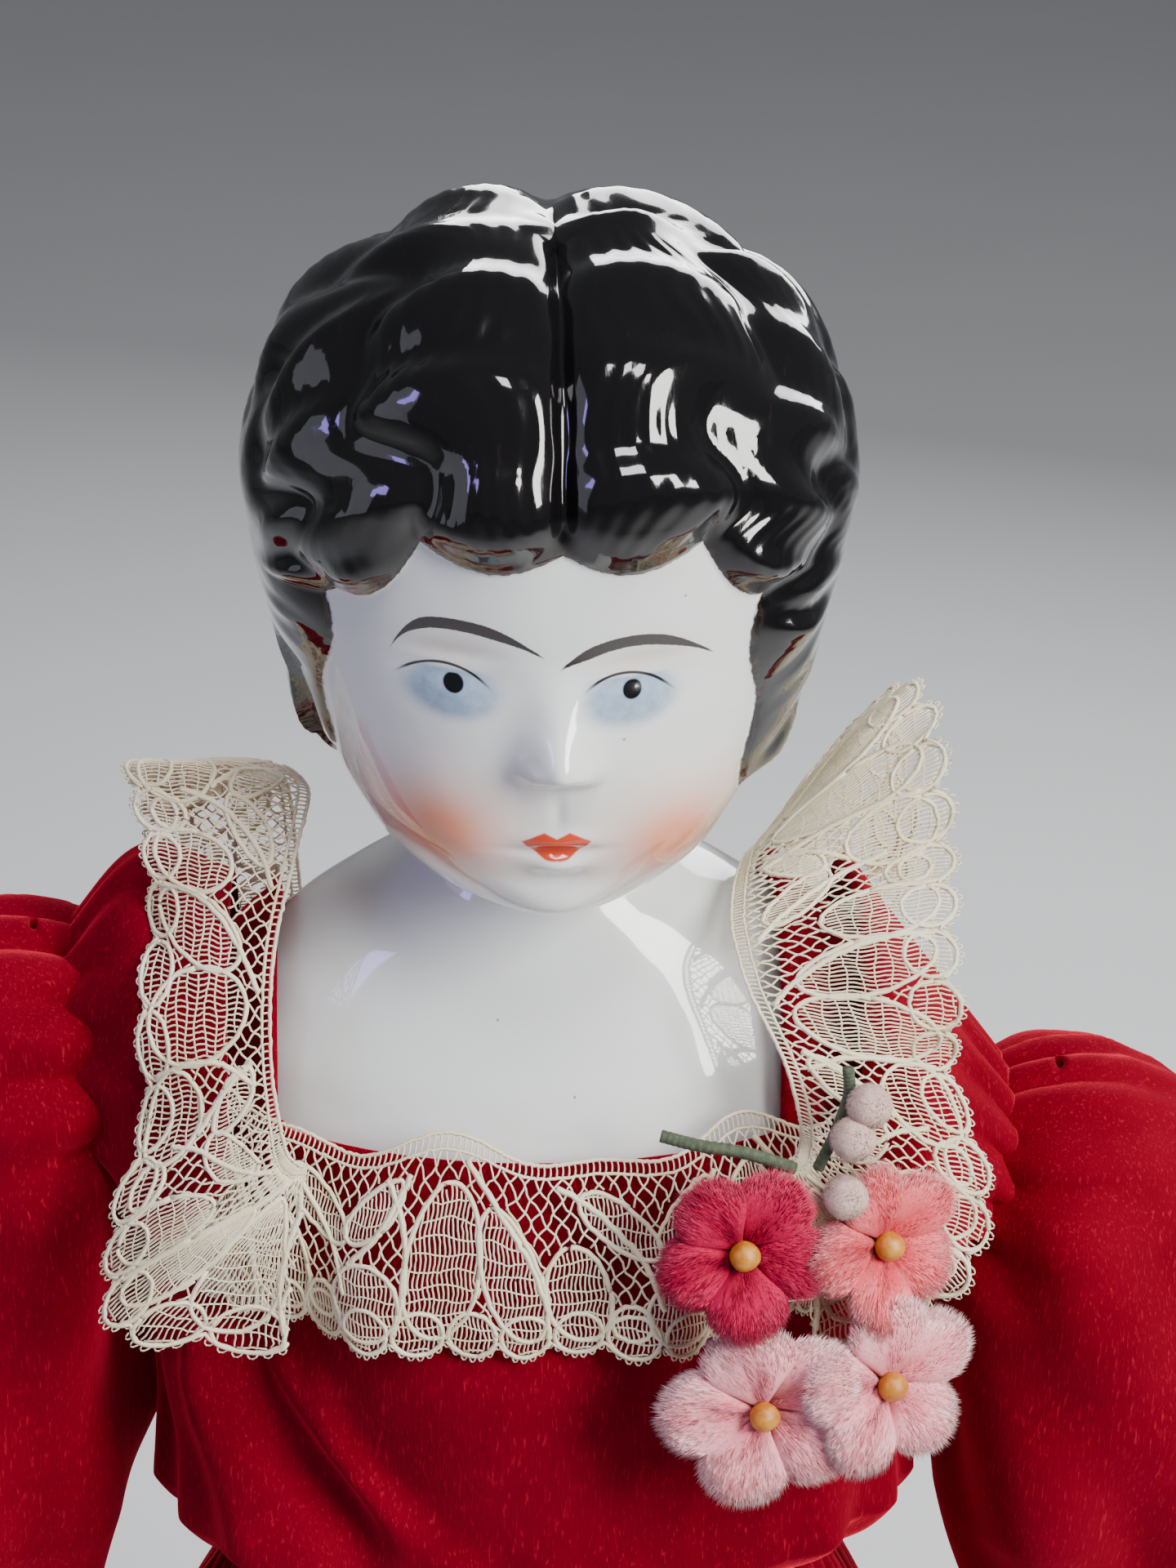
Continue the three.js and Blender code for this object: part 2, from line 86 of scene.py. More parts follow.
def make_camera():
    pitch, azimuth, roll = (math.radians(v) for v in (CAMERA_PITCH, CAMERA_AZIMUTH, CAMERA_ROLL))
    forward = Vector((
        -math.sin(azimuth) * math.cos(pitch), math.cos(azimuth) * math.cos(pitch), -math.sin(pitch),
    ))
    flat_right = Vector((math.cos(azimuth), math.sin(azimuth), 0))
    flat_up = flat_right.cross(forward)
    right = math.cos(roll) * flat_right - math.sin(roll) * flat_up
    up = math.sin(roll) * flat_right + math.cos(roll) * flat_up
    data = bpy.data.cameras.new("camera")
    data.lens = CAMERA_LENS
    data.sensor_width = 36
    camera = bpy.data.objects.new("camera", data)
    turn = Matrix((right, up, -forward)).transposed()
    camera.matrix_world = Matrix.Translation(Vector(CAMERA_PLACE) * MM) @ turn.to_4x4()
    bpy.context.scene.collection.objects.link(camera)
    bpy.context.scene.camera = camera


def area_light(name, place, aim, size, power, color=(1, 1, 1)):
    """A rectangular soft light. place and aim are in millimetres."""
    data = bpy.data.lights.new(name, "AREA")
    data.shape = "RECTANGLE"
    data.size, data.size_y = size
    data.energy = power
    data.color = color
    light = bpy.data.objects.new(name, data)
    light.location = Vector(place) * MM
    light.rotation_euler = (Vector(aim) - Vector(place)).to_track_quat("-Z", "Y").to_euler()
    bpy.context.scene.collection.objects.link(light)


def make_lights():
    chest = (0, 0, 400)
    area_light("key_window", (640, -540, 880), chest, (0.36, 0.56), 19, (1.0, 0.985, 0.955))
    area_light("second_window", (60, -330, 1250), chest, (0.26, 0.30), 5.0, (0.98, 0.985, 1.0))
    area_light("left_fill", (-760, -260, 640), chest, (0.5, 0.7), 1.1, (0.86, 0.88, 1.0))
    area_light("violet_lamp", (-560, -330, 800), chest, (0.12, 0.22), 0.9, (0.36, 0.26, 1.0))
    area_light("back_rim", (250, 800, 700), chest, (0.7, 0.5), 8.0)
    world = bpy.data.worlds.new("studio")
    world.use_nodes = True
    world.node_tree.nodes["Background"].inputs["Color"].default_value = (0.74, 0.77, 0.82, 1)
    world.node_tree.nodes["Background"].inputs["Strength"].default_value = 0.17
    bpy.context.scene.world = world


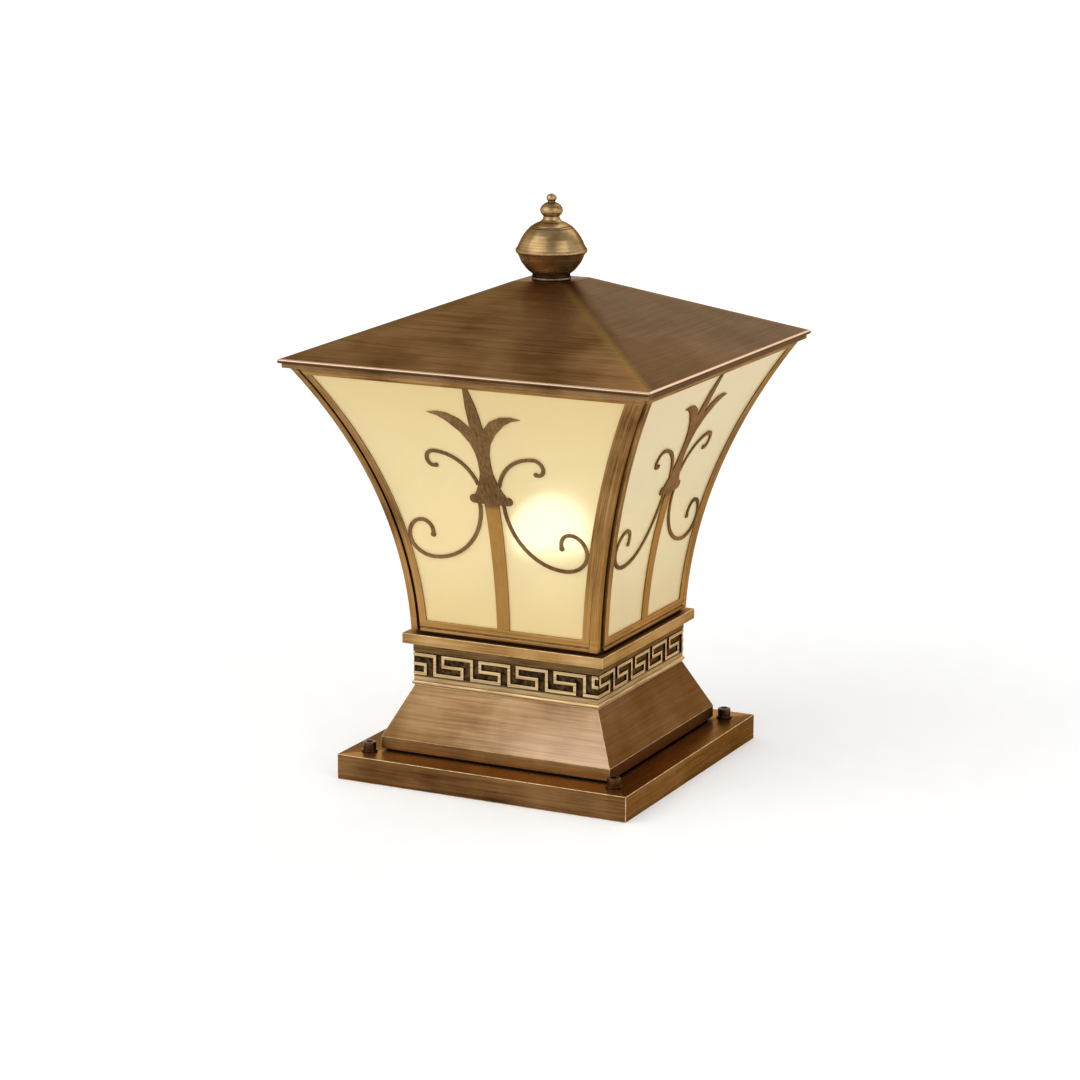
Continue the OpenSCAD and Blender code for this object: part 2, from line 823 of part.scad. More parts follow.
// Hollow turned shell from an outline, closed to the spindle on one side
module turned_shell(line, z, wall, web_at_foot) {
    n = len(line);
    inner = [for (i = [n - 1:-1:0]) [line[i][0] - wall, line[i][1]]];
    translate([0, 0, z])
        rotate_extrude() {
            polygon(concat(line, inner));
            if (web_at_foot)
                translate([spindle_r + 0.05, 0]) square([line[0][0] - spindle_r - 0.5, wall]);
            else
                translate([spindle_r + 0.05, line[n - 1][1] - wall])
                    square([line[n - 1][0] - spindle_r - 0.5, wall]);
        }
}

module finial_bowl() color("peru") {
    turned_shell(bowl_line, bowl_z, finial_wall, true);
}

module finial_band() color("goldenrod") {
    translate([0, 0, band_z])
        rotate_extrude()
            polygon([
                [finial_r - 5, 0], [finial_r - 1.7, 0], [finial_r - 1.4, 0.9], [finial_r - 0.6, 1.5],
                [finial_r, 2.6], [finial_r, 3.9], [finial_r - 0.5, band_h], [finial_r - 5, band_h]
            ]);
}

module finial_dome() color("peru") {
    turned_shell(dome_line, dome_z, finial_wall, false);
}

// Outline of the turned knob: a ringed cone, a neck, a ball and a small tip
knob_foot_r = finial_r - 10.9;
ball_h = 0.73*knob_r;
ball_z = 6.9 + ball_h;
tip_h = 0.84*tip_r;
tip_z = ball_z + ball_h + 2.8;
knob_h = tip_z + tip_h;
knob_line = concat(
    [[knob_foot_r - 0.4, 0], [knob_foot_r, 0.5], [knob_foot_r - 0.7, 1.2], [knob_foot_r - 2, 1.5]],
    [[knob_foot_r - 2.1, 2], [knob_foot_r - 3.4, 2.8], [knob_foot_r - 4.5, 3.4]],
    [[knob_foot_r - 6, 4.1], [knob_foot_r - 7.8, 4.8], [knob_foot_r - 9.2, 6.2]],
    arc([0, ball_z], knob_r, ball_h, -46, 56, 12),
    [[tip_r - 1.1, ball_z + ball_h - 0.1], [tip_r - 1.4, ball_z + ball_h + 0.8]],
    arc([0, tip_z], tip_r, tip_h, -40, 88, 10)
);

module finial_knob() color("goldenrod") {
    translate([0, 0, knob_z])
        rotate_extrude()
            polygon(concat([[0, 0]], knob_line, [[0, knob_h]]));
}

// Lampholder and bulb

module lampholder_bracket() color("silver") {
    leg_top = ring_z - sheet_t;
    w = bracket_w;
    difference() {
        union() {
            translate([-bracket_leg_x, -w/2, bracket_z]) cube([2*bracket_leg_x, w, bracket_t]);
            for (s = [-1, 1]) {
                translate([s*(bracket_leg_x - bracket_t/2) - bracket_t/2, -w/2, bracket_z])
                    cube([bracket_t, w, leg_top - bracket_z]);
                translate([s*(bracket_leg_x + 8) - 9, -w/2, leg_top - bracket_t])
                    cube([18, w, bracket_t]);
            }
        }
        translate([0, 0, bracket_z - 1]) cylinder(r = 9, h = bracket_t + 2);
        for (s = [-1, 1]) {
            translate([s*holder_screw_x, 0, bracket_z - 1]) cylinder(r = 2.1, h = bracket_t + 2);
            translate([s*foot_screw_x, 0, leg_top - bracket_t - 1])
                cylinder(r = 2.2, h = bracket_t + 2);
        }
    }
}

module bracket_screws() color("silver") {
    for (s = [-1, 1]) {
        translate([s*foot_screw_x, 0, ring_z]) pan_screw(sheet_t + bracket_t + 4);
        translate([s*foot_screw_x, 0, ring_z - sheet_t - bracket_t - 3.2]) hex_nut(7, 3.2, 2);
        translate([s*holder_screw_x, 0, bracket_z]) mirror([0, 0, 1]) pan_screw(bracket_t + 4);
    }
}

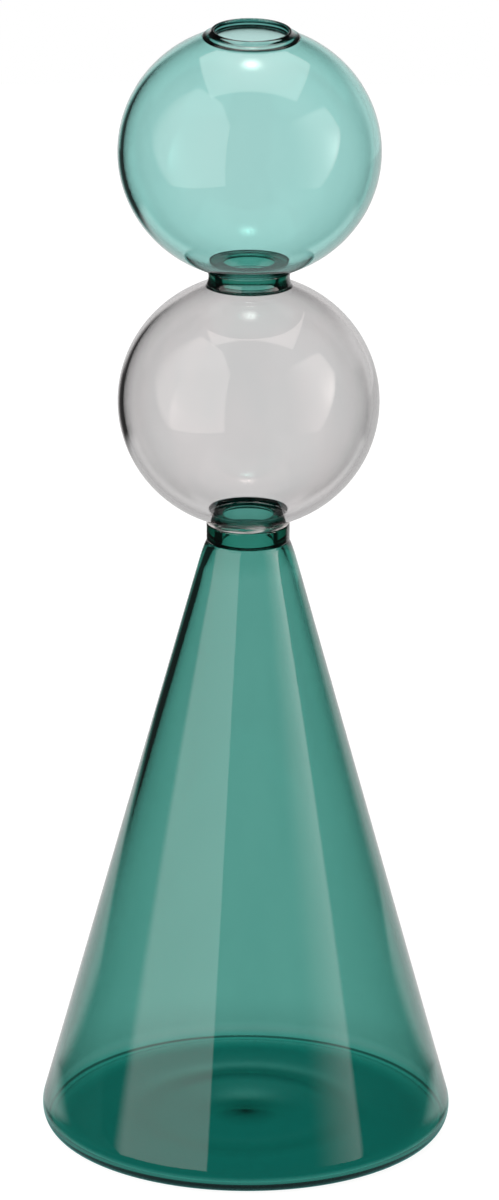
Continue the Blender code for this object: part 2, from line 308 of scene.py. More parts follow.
-.-.-
**Aim of the exercise:** Quote every entry exactly.

**Complete answer:**
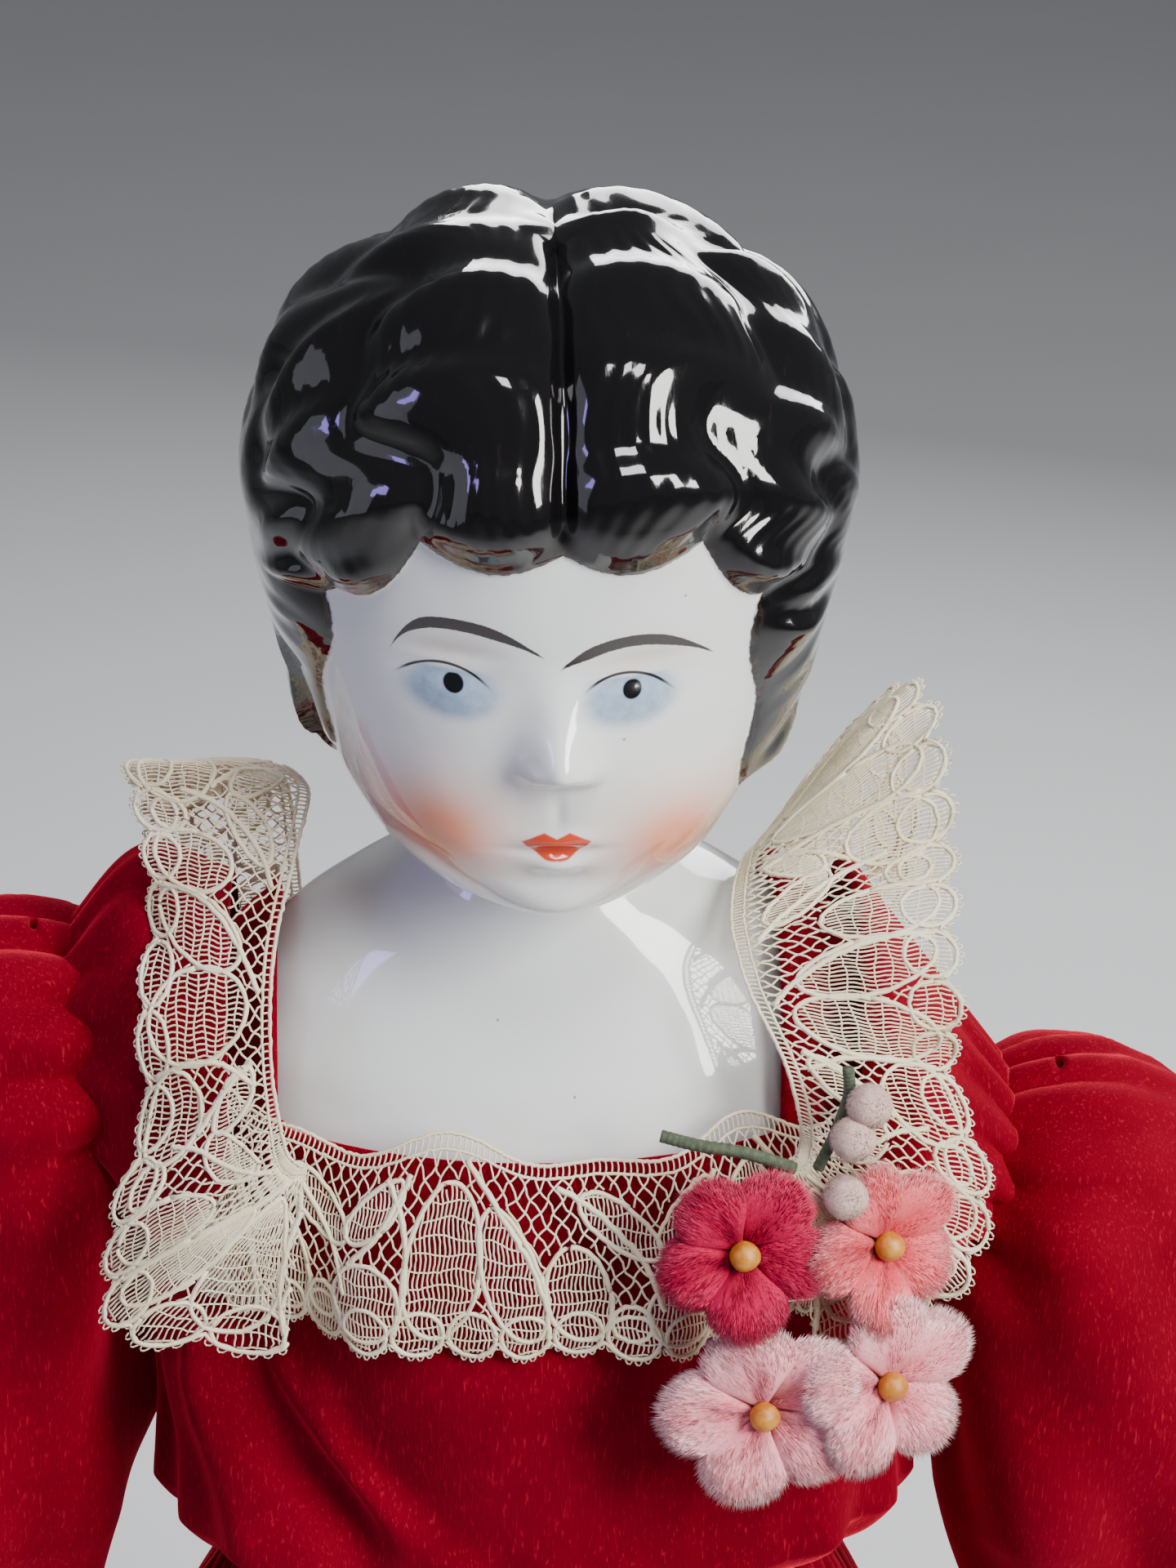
Continue the three.js and Blender code for this object: part 2, from line 86 of scene.py. More parts follow.
def make_camera():
    pitch, azimuth, roll = (math.radians(v) for v in (CAMERA_PITCH, CAMERA_AZIMUTH, CAMERA_ROLL))
    forward = Vector((
        -math.sin(azimuth) * math.cos(pitch), math.cos(azimuth) * math.cos(pitch), -math.sin(pitch),
    ))
    flat_right = Vector((math.cos(azimuth), math.sin(azimuth), 0))
    flat_up = flat_right.cross(forward)
    right = math.cos(roll) * flat_right - math.sin(roll) * flat_up
    up = math.sin(roll) * flat_right + math.cos(roll) * flat_up
    data = bpy.data.cameras.new("camera")
    data.lens = CAMERA_LENS
    data.sensor_width = 36
    camera = bpy.data.objects.new("camera", data)
    turn = Matrix((right, up, -forward)).transposed()
    camera.matrix_world = Matrix.Translation(Vector(CAMERA_PLACE) * MM) @ turn.to_4x4()
    bpy.context.scene.collection.objects.link(camera)
    bpy.context.scene.camera = camera


def area_light(name, place, aim, size, power, color=(1, 1, 1)):
    """A rectangular soft light. place and aim are in millimetres."""
    data = bpy.data.lights.new(name, "AREA")
    data.shape = "RECTANGLE"
    data.size, data.size_y = size
    data.energy = power
    data.color = color
    light = bpy.data.objects.new(name, data)
    light.location = Vector(place) * MM
    light.rotation_euler = (Vector(aim) - Vector(place)).to_track_quat("-Z", "Y").to_euler()
    bpy.context.scene.collection.objects.link(light)


def make_lights():
    chest = (0, 0, 400)
    area_light("key_window", (640, -540, 880), chest, (0.36, 0.56), 19, (1.0, 0.985, 0.955))
    area_light("second_window", (60, -330, 1250), chest, (0.26, 0.30), 5.0, (0.98, 0.985, 1.0))
    area_light("left_fill", (-760, -260, 640), chest, (0.5, 0.7), 1.1, (0.86, 0.88, 1.0))
    area_light("violet_lamp", (-560, -330, 800), chest, (0.12, 0.22), 0.9, (0.36, 0.26, 1.0))
    area_light("back_rim", (250, 800, 700), chest, (0.7, 0.5), 8.0)
    world = bpy.data.worlds.new("studio")
    world.use_nodes = True
    world.node_tree.nodes["Background"].inputs["Color"].default_value = (0.74, 0.77, 0.82, 1)
    world.node_tree.nodes["Background"].inputs["Strength"].default_value = 0.17
    bpy.context.scene.world = world


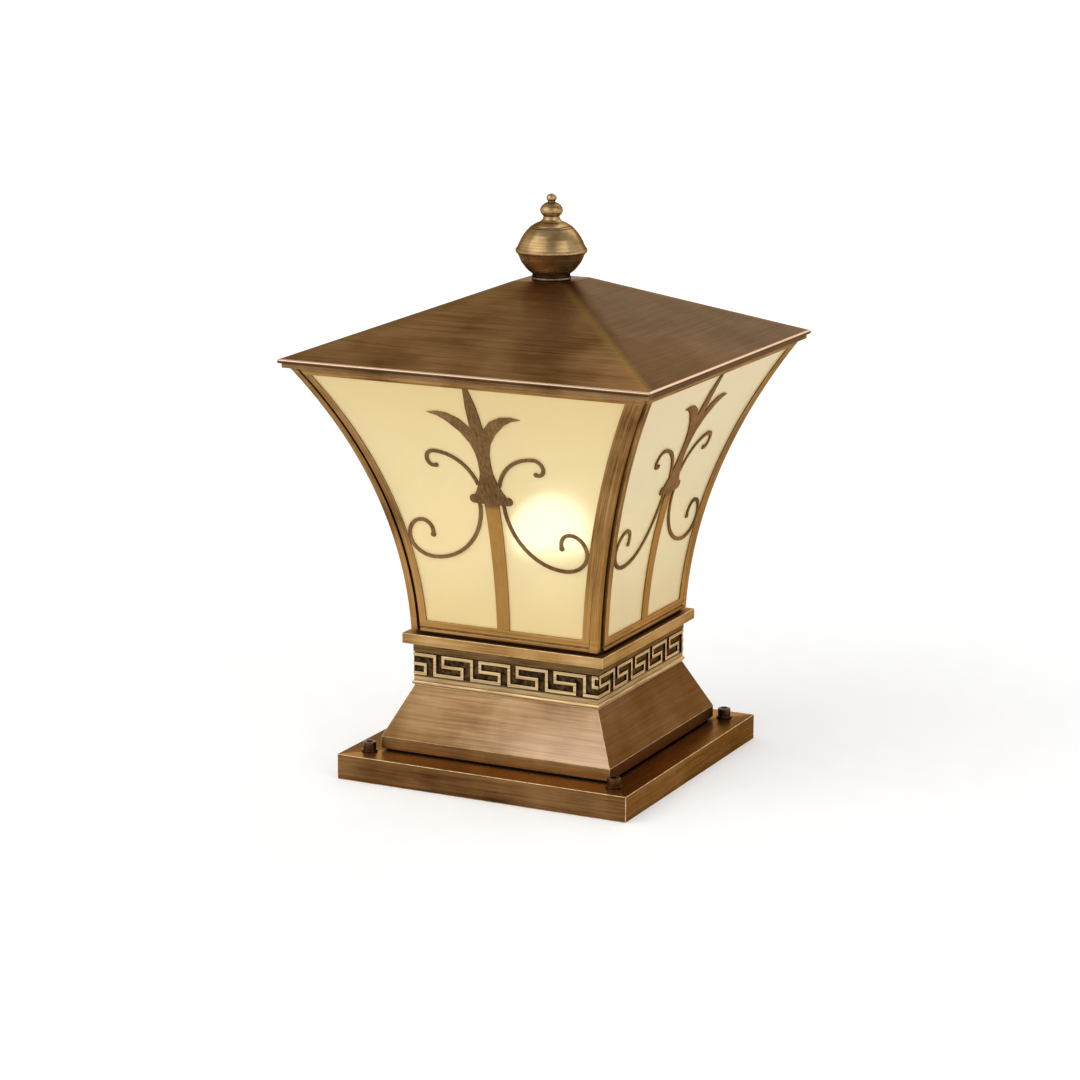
Continue the OpenSCAD and Blender code for this object: part 2, from line 823 of part.scad. More parts follow.
// Hollow turned shell from an outline, closed to the spindle on one side
module turned_shell(line, z, wall, web_at_foot) {
    n = len(line);
    inner = [for (i = [n - 1:-1:0]) [line[i][0] - wall, line[i][1]]];
    translate([0, 0, z])
        rotate_extrude() {
            polygon(concat(line, inner));
            if (web_at_foot)
                translate([spindle_r + 0.05, 0]) square([line[0][0] - spindle_r - 0.5, wall]);
            else
                translate([spindle_r + 0.05, line[n - 1][1] - wall])
                    square([line[n - 1][0] - spindle_r - 0.5, wall]);
        }
}

module finial_bowl() color("peru") {
    turned_shell(bowl_line, bowl_z, finial_wall, true);
}

module finial_band() color("goldenrod") {
    translate([0, 0, band_z])
        rotate_extrude()
            polygon([
                [finial_r - 5, 0], [finial_r - 1.7, 0], [finial_r - 1.4, 0.9], [finial_r - 0.6, 1.5],
                [finial_r, 2.6], [finial_r, 3.9], [finial_r - 0.5, band_h], [finial_r - 5, band_h]
            ]);
}

module finial_dome() color("peru") {
    turned_shell(dome_line, dome_z, finial_wall, false);
}

// Outline of the turned knob: a ringed cone, a neck, a ball and a small tip
knob_foot_r = finial_r - 10.9;
ball_h = 0.73*knob_r;
ball_z = 6.9 + ball_h;
tip_h = 0.84*tip_r;
tip_z = ball_z + ball_h + 2.8;
knob_h = tip_z + tip_h;
knob_line = concat(
    [[knob_foot_r - 0.4, 0], [knob_foot_r, 0.5], [knob_foot_r - 0.7, 1.2], [knob_foot_r - 2, 1.5]],
    [[knob_foot_r - 2.1, 2], [knob_foot_r - 3.4, 2.8], [knob_foot_r - 4.5, 3.4]],
    [[knob_foot_r - 6, 4.1], [knob_foot_r - 7.8, 4.8], [knob_foot_r - 9.2, 6.2]],
    arc([0, ball_z], knob_r, ball_h, -46, 56, 12),
    [[tip_r - 1.1, ball_z + ball_h - 0.1], [tip_r - 1.4, ball_z + ball_h + 0.8]],
    arc([0, tip_z], tip_r, tip_h, -40, 88, 10)
);

module finial_knob() color("goldenrod") {
    translate([0, 0, knob_z])
        rotate_extrude()
            polygon(concat([[0, 0]], knob_line, [[0, knob_h]]));
}

// Lampholder and bulb

module lampholder_bracket() color("silver") {
    leg_top = ring_z - sheet_t;
    w = bracket_w;
    difference() {
        union() {
            translate([-bracket_leg_x, -w/2, bracket_z]) cube([2*bracket_leg_x, w, bracket_t]);
            for (s = [-1, 1]) {
                translate([s*(bracket_leg_x - bracket_t/2) - bracket_t/2, -w/2, bracket_z])
                    cube([bracket_t, w, leg_top - bracket_z]);
                translate([s*(bracket_leg_x + 8) - 9, -w/2, leg_top - bracket_t])
                    cube([18, w, bracket_t]);
            }
        }
        translate([0, 0, bracket_z - 1]) cylinder(r = 9, h = bracket_t + 2);
        for (s = [-1, 1]) {
            translate([s*holder_screw_x, 0, bracket_z - 1]) cylinder(r = 2.1, h = bracket_t + 2);
            translate([s*foot_screw_x, 0, leg_top - bracket_t - 1])
                cylinder(r = 2.2, h = bracket_t + 2);
        }
    }
}

module bracket_screws() color("silver") {
    for (s = [-1, 1]) {
        translate([s*foot_screw_x, 0, ring_z]) pan_screw(sheet_t + bracket_t + 4);
        translate([s*foot_screw_x, 0, ring_z - sheet_t - bracket_t - 3.2]) hex_nut(7, 3.2, 2);
        translate([s*holder_screw_x, 0, bracket_z]) mirror([0, 0, 1]) pan_screw(bracket_t + 4);
    }
}

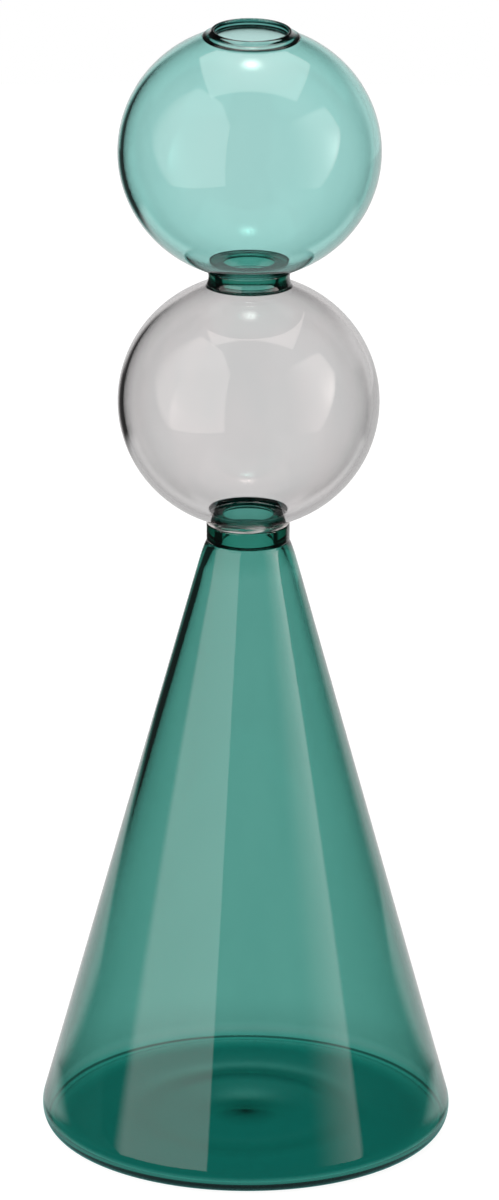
Continue the Blender code for this object: part 2, from line 308 of scene.py. More parts follow.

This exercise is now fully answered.